In some examples, augmented-reality system 1100 may also include a microphone array with a plurality of acoustic transducers 1120(A)-1120(J), referred to collectively as acoustic transducers 1120. Acoustic transducers 1120 may represent transducers that detect air pressure variations induced by sound waves. Each acoustic transducer 1120 may be configured to detect sound and convert the detected sound into an electronic format (e.g., an analog or digital format). The microphone array in FIG. 11 may include, for example, ten acoustic transducers: 1120(A) and 1120(B), which may be designed to be placed inside a corresponding ear of the user, acoustic transducers 1120(C), 1120(D), 1120(E), 1120(F), 1120(G), and 1120(H), which may be positioned at various locations on frame 1110, and/or acoustic transducers 1120(I) and 1120(J), which may be positioned on a corresponding neckband 1105.


In some embodiments, one or more of acoustic transducers 1120(A)-(J) may be used as output transducers (e.g., speakers). For example, acoustic transducers 1120(A) and/or 1120(B) may be earbuds or any other suitable type of headphone or speaker.
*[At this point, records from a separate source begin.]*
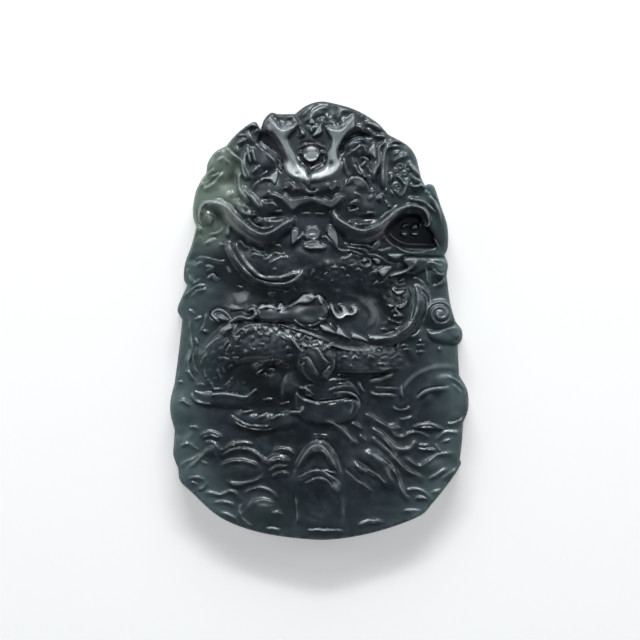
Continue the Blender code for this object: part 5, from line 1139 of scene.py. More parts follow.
def dorsal_fin(stone):
    """A smooth strip along the back with a row of pointed plates under it, and longer teeth to its right."""
    strip = [(-12.6, -3.2), (-11.6, -1.7), (-10.2, -0.8), (-8.6, -0.3), (-6.8, -0.3), (-5, -0.6),
        (-3.2, -1.1), (-1.4, -1.7), (0.6, -2.4), (2.8, -3), (5, -3.4), (7.4, -3.4)]
    stone.band(strip, 0.12, 1, 1.2)
    back_line = [(-12.4, -2.5), (-11.2, -1.3), (-9.8, -0.6), (-8.4, -0.5), (-7, -0.5), (-5.4, -0.7),
        (-3.7, -1.2), (-2.2, -1.7), (-0.6, -2.3), (0.8, -2.8), (1.6, -3.3)]
    stone.bead(back_line, 0.25, 0.22, taper=0.05)
    each(stone.bead, [
        (0.3, 0.22, [(-3.7, 0.2), (-3, -0.5), (-2, -1), (-0.6, -1.3), (0.2, -1.3)]),
        (0.3, 0.25, [(0.2, -1.3), (1.5, -1.75), (2.9, -2.1), (4.3, -2.6)]),
    ])
    edge = smooth_line(back_line)
    # Each plate with a painted highlight.
    for x, y in edge[3::6]:
        plate = [(x - 0.45, y - 0.35), (x + 0.45, y - 0.45), (x + 0.1, y - 1.1)]
        stone.pale(plate, 0.35, 0.25, 0.75, 0.15)
        stone.crest(plate[:2], 0.35, 0.2, 0.3, taper=0.1)
    # Small spurs with painted highlights.
    many(stone.pale, [
        [(-5.7, -2.1), (-5.1, -2.2), (-4.6, -2.8), (-5.2, -2.6)],
        [(-4.1, -2.6), (-3.5, -2.8), (-2.9, -3.6), (-2.4, -4.6), (-3.3, -3.8)],
        [(-2.6, -3.3), (-2.1, -3.1), (-1.5, -3.7), (-2.2, -3.8)],
        [(-7.8, -2), (-7.4, -1.7), (-7, -2.2), (-7.4, -2.2)],
    ], 0.5, 0.25, 0.8, 0.15)
    each(stone.crest, [
        (0.4, [(-9.4, -0.9), (-8.9, -1.5), (-8.4, -2.1), (-8, -2.2)]),
        (0.5, [(-2.9, -3), (-2.4, -2.6), (-1.8, -2.1)]),
        (0.5, [(-3.9, -2), (-3.5, -2.6), (-3, -3)]),
    ], 0.35, 0.3)
    # Longer teeth with painted highlights.
    many(stone.pale, [
        [(0, -0.6), (0.8, -0.7), (1.7, -1.2), (2.4, -1.9), (1.4, -1.7), (0.4, -1.4)],
        [(2.4, -1.9), (2.7, -0.9), (3.3, -1.4), (3.7, -2), (4.6, -2.8), (3.4, -2.3)],
        [(4.6, -2.5), (4.8, -1.8), (5.8, -2.1), (6.6, -2.6), (7.1, -3.1), (5.8, -2.8)],
        [(7.1, -2.2), (8.4, -2.15), (9.9, -2.3), (9.6, -2.6), (7.3, -2.8)],
    ], 0.9, 0.35, 1.1, 0.2)
    stone.crest([(1.4, -0.3), (1.9, -0.9), (2.5, -1.7)], 0.4, 0.3, 0.4)


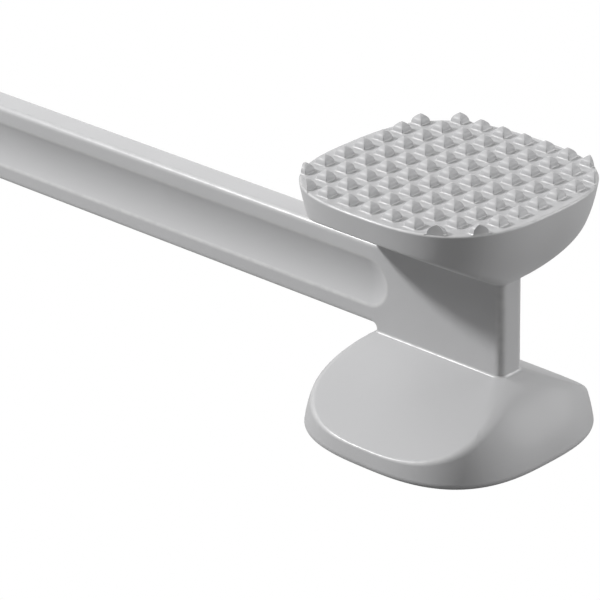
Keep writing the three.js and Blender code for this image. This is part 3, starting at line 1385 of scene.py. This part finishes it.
def place_camera(settings):
    """The camera at its angle round the middle of the studs' tips."""
    stage = settings.stage
    turn = (
        Matrix.Rotation(stage.azimuth, 3, "Z")
        @ Matrix.Rotation(QUARTER - stage.elevation, 3, "X")
        @ Matrix.Rotation(stage.roll, 3, "Z")
    )
    tips = upper_seam(settings) + settings.head.studded_depth + settings.studs.height
    offset = turn @ Vector((-stage.aim[0], -stage.aim[1], stage.distance))
    lens = bpy.data.cameras.new("camera")
    lens.lens = stage.lens
    lens.clip_start = 0.01
    camera = bpy.data.objects.new("camera", lens)
    camera.location = Vector((0, 0, tips)) + offset
    camera.rotation_euler = turn.to_euler()
    bpy.context.scene.collection.objects.link(camera)
    bpy.context.scene.camera = camera


class MALLET_OT_stage(Operator):
    """Set the pale floor, the lights and the camera"""

    bl_idname = "mallet.stage"
    bl_label = "Stage"

    def execute(self, context):
        settings = context.scene.mallet
        context.scene.view_settings.view_transform = "Standard"
        lay_floor(settings.stage)
        wrap_in_dome(settings.stage)
        hang_lights(settings.stage)
        place_camera(settings)
        return {"FINISHED"}


class MALLET_PT_sidebar(Panel):
    """Lists the mallet's pieces and sizes"""

    bl_idname = "MALLET_PT_sidebar"
    bl_label = "Mallet"
    bl_space_type = "VIEW_3D"
    bl_region_type = "UI"
    bl_category = "Mallet"

    def draw(self, context):
        settings = context.scene.mallet
        for operator in OPERATORS:
            self.layout.operator(operator.bl_idname)
        for part in ("head", "neck", "handle", "studs", "finish", "stage"):
            box = self.layout.box()
            box.label(text=part.capitalize())
            group = getattr(settings, part)
            for key in group.bl_rna.properties.keys():
                if key not in ("rna_type", "name"):
                    box.prop(group, key)


OPERATORS = (
    MALLET_OT_smooth_head,
    MALLET_OT_studded_head,
    MALLET_OT_stud_field,
    MALLET_OT_neck_and_handle,
    MALLET_OT_stage,
)
CLASSES = (
    HeadSizes,
    NeckSizes,
    HandleSizes,
    StudSizes,
    FinishSettings,
    StageSettings,
    MalletSettings,
    *OPERATORS,
    MALLET_PT_sidebar,
)


def register():
    for item in CLASSES:
        bpy.utils.register_class(item)
    bpy.types.Scene.mallet = PointerProperty(type=MalletSettings)


def unregister():
    del bpy.types.Scene.mallet
    for item in reversed(CLASSES):
        bpy.utils.unregister_class(item)


def main():
    register()
    bpy.ops.mallet.stage()
    bpy.ops.mallet.smooth_head()
    bpy.ops.mallet.studded_head()
    bpy.ops.mallet.stud_field()
    bpy.ops.mallet.neck_and_handle()


if __name__ == "__main__":
    main()
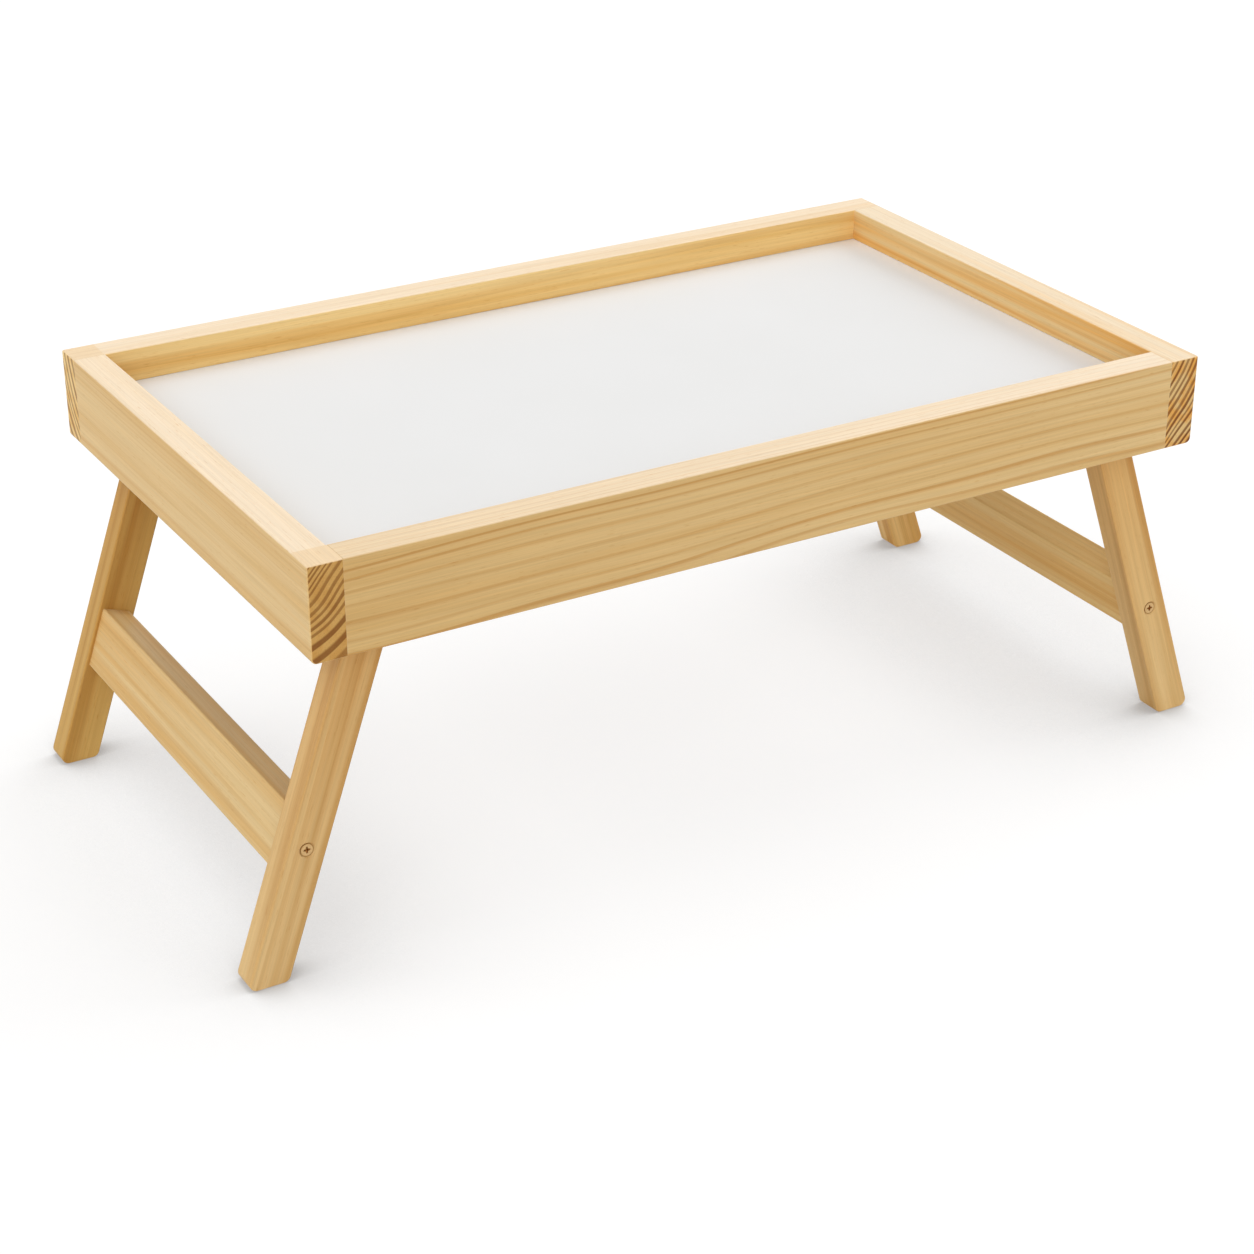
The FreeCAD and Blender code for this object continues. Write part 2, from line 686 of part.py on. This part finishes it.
frame_ring = eased_frame()
for end_name in ENDS:
    long_rail(end_name, frame_ring)
for side_name in SIDES:
    side_rail(side_name, frame_ring)
tray_panel()
for side_name in SIDES:
    stop_batten(side_name)
    stretcher(side_name)
    for end_name, end in ENDS.items():
        side = SIDES[side_name]
        corner = f"{side_name}_{end_name}"
        corner_dowels(side_name, end_name)
        leg(side_name, end_name)
        leg_dowels(side_name, end_name)
        stretcher_screw(side_name, end_name)
        pivot_screw(side_name, end_name)
        washer(f"{corner}_spacer_washer", side, end, "inner_y")
        washer(f"{corner}_head_washer", side, end, "head_seat_y + washer_thick")
export()
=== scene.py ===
"""Folding bed tray table in lacquered pine, on a plain white floor.

Blender's lengths are metres. Inside the wood's pattern they are millimetres, along and across the
board. X runs along the tray, -Y is its front and +Z is up.
"""

import math

import bmesh
import bpy
from mathutils import Euler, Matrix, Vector


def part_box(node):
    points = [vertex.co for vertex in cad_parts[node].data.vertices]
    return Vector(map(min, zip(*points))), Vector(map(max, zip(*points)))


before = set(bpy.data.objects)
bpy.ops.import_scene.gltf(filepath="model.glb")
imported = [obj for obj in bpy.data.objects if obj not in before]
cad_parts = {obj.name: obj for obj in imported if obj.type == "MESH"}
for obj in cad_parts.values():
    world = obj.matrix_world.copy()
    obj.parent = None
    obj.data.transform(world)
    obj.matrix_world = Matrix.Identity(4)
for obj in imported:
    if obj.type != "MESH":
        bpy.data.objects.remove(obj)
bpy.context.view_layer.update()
mm = 0.001

# ------------------------------------------------------------------------------------------------
# Rails: four boards of planed pine, butted, dowelled and glued into the tray's frame, under a clear
# satin lacquer. The side rails show their end grain at the front, the back rail at both sides.
# ------------------------------------------------------------------------------------------------

SIDES = {"left": -1, "right": 1}
ENDS = {"front": -1, "back": 1}
RIM_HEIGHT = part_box("front_rail")[1].z
RAIL_THICKNESS = 18.0

# How far below the rim its painted sheen begins and is full, how softly the soaked end stops, and
# how wide the hairline at a joint is, in mm.
PAINTED_SHEEN_BEGINS = 0.7
PAINTED_SHEEN_FULL = 0.1
SOAK_EDGE = 1.0
GLUE_LINE = 0.6
# The hairline's colour: a glue line on the rim, a painted highlight of the eased edge on the face.
GLUE_AND_EDGE_HIGHLIGHT = "#E3C595"

# The share of a year after which its line stops, and how many mm planing leaves the hard late wood
# proud.
WINTER = 0.93
LATE_WOOD_PROUD = 0.06

# Satin lacquer, sprayed: a thin clear film over the wood, so a soft sheen and no mirror image.
LACQUER = {
    "Roughness": 0.5,
    "Specular IOR Level": 0.15,
    "Coat Weight": 0.12,
    "Coat Roughness": 0.38,
    "Coat IOR": 1.5,
}

# Streaks that run with the grain: size across and along it in mm, and detail.
STREAKS = {
    "sway": (45.0, 260.0, 1.0),
    "band": (8.0, 420.0, 2.0),
    "fibre": (0.7, 55.0, 4.0),
    "fleck": (0.45, 7.0, 1.0),
}


def linear(code):
    """A Blender colour from an sRGB hex code."""
    channels = [int(code[start : start + 2], 16) / 255 for start in (1, 3, 5)]
    curve = [c / 12.92 if c <= 0.04045 else ((c + 0.055) / 1.055) ** 2.4 for c in channels]
    return (*curve, 1.0)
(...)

The configuration of acoustic transducers 1120 of the microphone array may vary. While augmented-reality system 1100 is shown in FIG. 11 as having ten acoustic transducers 1120, the number of acoustic transducers 1120 may be greater or less than ten. In some embodiments, using higher numbers of acoustic transducers 1120 may increase the amount of audio information collected and/or the sensitivity and accuracy of the audio information. In contrast, using a lower number of acoustic transducers 1120 may decrease the computing power required by an associated controller 1150 to process the collected audio information. In addition, the position of each acoustic transducer 1120 of the microphone array may vary. For example, the position of an acoustic transducer 1120 may include a defined position on the user, a defined coordinate on frame 1110, an orientation associated with each acoustic transducer 1120, or some combination thereof.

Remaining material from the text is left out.